When certificate minting uses an **attestation token** and that token is invalid, eSTS returns **401 Unauthorized** with OAuth2 error `invalid_client` and one of the following AADSTS codes.

| AADSTS Code | ESTS `ErrorMapping ErrorCode` | HTTP | OAuth2 `error` |
|-------------|--------------------------------------------------------------|------|------------------|
| 1000610 | `CertificateCreateAttestationTokenInvalidTimeRange` | 401 | `invalid_client` |
| 1000611 | `CertificateCreateAttestationTokenInvalidIssuer` | 401 | `invalid_client` |
| 1000612 | `CertificateCreateAttestationTokenInvalidClaimValue` | 401 | `invalid_client` |
| 1000613 | `CertificateCreateAttestationTokenInvalidJkuHeader` | 401 | `invalid_client` |
| 1000614 | `CertificateCreateAttestationTokenInvalidSignature` | 401 | `invalid_client` |

### MSAL behavior for AADSTS1000610–1000614 (required)
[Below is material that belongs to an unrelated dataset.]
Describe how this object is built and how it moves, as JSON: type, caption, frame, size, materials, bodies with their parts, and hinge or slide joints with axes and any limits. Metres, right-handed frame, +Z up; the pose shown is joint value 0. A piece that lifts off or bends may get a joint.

For any of the above codes, **MSAL MUST**:

1. Call the certificate minting endpoint **`/issuecredential?bypass_cache=true`** to force a **new certificate** (ignore any cached/invalid state).
2. Replace the current certificate with the newly issued one.
3. **Retry** the token request with eSTS using the new certificate. **(Use STS Retry Policy)**
4. Emit telemetry (see below).

> These errors reflect invalid or stale certificate/attestation input; remediation is internal to MSAL. No developer action is required.
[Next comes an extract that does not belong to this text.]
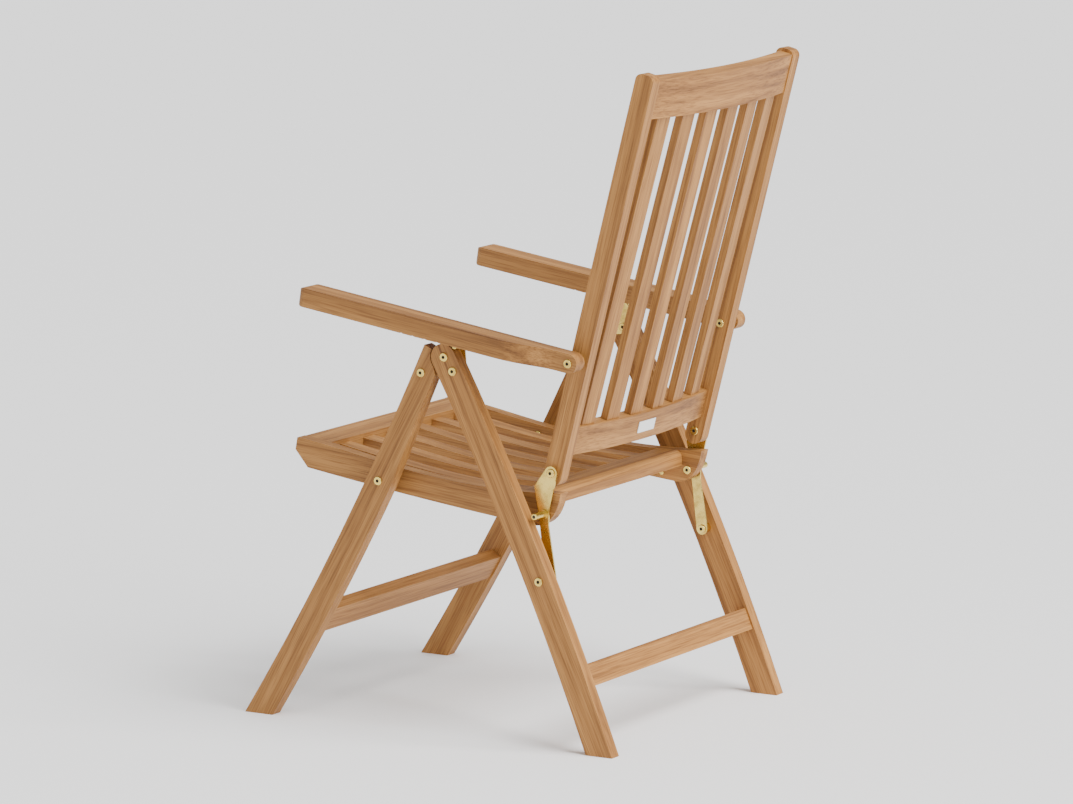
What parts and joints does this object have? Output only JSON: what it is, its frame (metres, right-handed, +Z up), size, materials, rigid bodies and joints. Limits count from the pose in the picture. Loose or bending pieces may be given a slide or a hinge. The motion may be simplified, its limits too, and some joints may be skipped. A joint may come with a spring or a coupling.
{
  "type": "folding chair",
  "caption": "High-backed folding wooden garden armchair with slatted seat and back, armrests on pins and brass link plates.",
  "frame": {"origin": "on the floor, under the middle of the chair's bounding box, as it stands open", "axes": "-Y is the way the sitter faces, +X is the sitter's left, +Z is up"},
  "size_m": [0.602, 0.751, 1.0853],
  "materials": {
    "teak": "oiled, straight grain, satin",
    "brass": "polished, slightly worn",
    "satin_label": "satin, blank"
  },
  "bodies": {
    "rear_frame": {"rear_leg_left": "teak", "rear_leg_right": "teak", "rear_stretcher": "teak", "hinge_bracket_left": "brass", "hinge_bracket_right": "brass", "bracket_bolt_upper_left": "brass", "bracket_bolt_upper_right": "brass", "bracket_bolt_lower_left": "brass", "bracket_bolt_lower_right": "brass", "leg_hinge_bolt_left": "brass", "leg_hinge_bolt_right": "brass", "armrest_rest_pin_left": "brass", "armrest_rest_pin_right": "brass", "link_pivot_bolt_left": "brass", "link_pivot_bolt_right": "brass", "link_pivot_spacer_left": "brass", "link_pivot_spacer_right": "brass"},
    "front_frame": {"front_leg_left": "teak", "front_leg_right": "teak", "front_stretcher": "teak", "seat_front_bolt_left": "brass", "seat_front_bolt_right": "brass", "seat_front_spacer_left": "brass", "seat_front_spacer_right": "brass"},
    "link": {"link_plate_left": "brass", "link_plate_right": "brass", "link_rest_peg_left": "brass", "link_rest_peg_right": "brass", "back_pivot_bolt_left": "brass", "back_pivot_bolt_right": "brass"},
    "seat": {"seat_rail_left": "teak", "seat_rail_right": "teak", "seat_front_rail": "teak", "seat_rear_rail": "teak", "seat_slat_1": "teak", "seat_slat_2": "teak", "seat_slat_3": "teak", "seat_slat_4": "teak", "seat_slat_5": "teak", "seat_slat_6": "teak", "seat_front_nut_left": "brass", "seat_front_nut_right": "brass"},
    "back": {"back_stile_left": "teak", "back_stile_right": "teak", "back_top_rail": "teak", "back_bottom_rail": "teak", "back_slat_1": "teak", "back_slat_2": "teak", "back_slat_3": "teak", "back_slat_4": "teak", "back_slat_5": "teak", "back_slat_6": "teak", "back_label_plate": "satin_label"},
    "arm_pivot_left": {"arm_pivot_bolt_left": "brass", "arm_pivot_spacer_left": "brass"},
    "arm_pivot_right": {"arm_pivot_bolt_right": "brass", "arm_pivot_spacer_right": "brass"},
    "armrest_left": {"armrest_left": "teak"},
    "armrest_right": {"armrest_right": "teak"}
  },
  "joints": [
    {"name": "fold", "type": "hinge", "parent": "rear_frame", "child": "link", "pos_m": [0, 0.18304, 0.2715], "axis": [-1, 0, 0], "range_deg": [0, 128]},
    {"name": "front_legs_fold", "type": "hinge", "parent": "rear_frame", "child": "front_frame", "pos_m": [0, -0.03496, 0.59], "axis": [1, 0, 0], "range_deg": [0, 51.86]},
    {"name": "seat_fold", "type": "hinge", "parent": "link", "child": "seat", "pos_m": [0, 0.17054, 0.374], "axis": [1, 0, 0], "range_deg": [0, 92.24]},
    {"name": "recline", "type": "hinge", "parent": "link", "child": "back", "pos_m": [0, 0.18354, 0.441], "axis": [-1, 0, 0], "range_deg": [0, 30]},
    {"name": "arm_follow_left", "type": "hinge", "parent": "back", "child": "arm_pivot_left", "pos_m": [0, 0.23097, 0.62437], "axis": [1, 0, 0], "range_deg": [0, 22.81]},
    {"name": "arm_follow_right", "type": "hinge", "parent": "back", "child": "arm_pivot_right", "pos_m": [0, 0.23097, 0.62437], "axis": [1, 0, 0], "range_deg": [0, 22.81]},
    {"name": "arm_lift_left", "type": "hinge", "parent": "arm_pivot_left", "child": "armrest_left", "pos_m": [0, 0.23097, 0.62437], "axis": [-1, 0, 0], "range_deg": [0, 92]},
    {"name": "arm_lift_right", "type": "hinge", "parent": "arm_pivot_right", "child": "armrest_right", "pos_m": [0, 0.23097, 0.62437], "axis": [-1, 0, 0], "range_deg": [0, 92]}
  ],
  "couplings": [
    {"joint": "front_legs_fold", "follows": "fold", "ratio": 0.40508},
    {"joint": "seat_fold", "follows": "fold", "ratio": 0.72057},
    {"joint": "arm_follow_left", "follows": "recline", "ratio": 0.76},
    {"joint": "arm_follow_right", "follows": "recline", "ratio": 0.76}
  ]
}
## Token Revocation Scenarios

- **Claims Challenge (App + MSAL):** Resource returns 401 with claims. **App** passes claims to MSAL. **MSAL** re-mints certificate (`bypass_cache=true`) and acquires token **with claims**.

A resource may reject a token due to policy/claims requirements. When this occurs:

- The resource responds with **401** and a `WWW-Authenticate` header containing **claims**.
- The **application** extracts those claims and **passes them to MSAL**.
- **MSAL MUST** call `/issuecredential?bypass_cache=true` to mint a **new certificate**, then request a new token from eSTS **including the claims**.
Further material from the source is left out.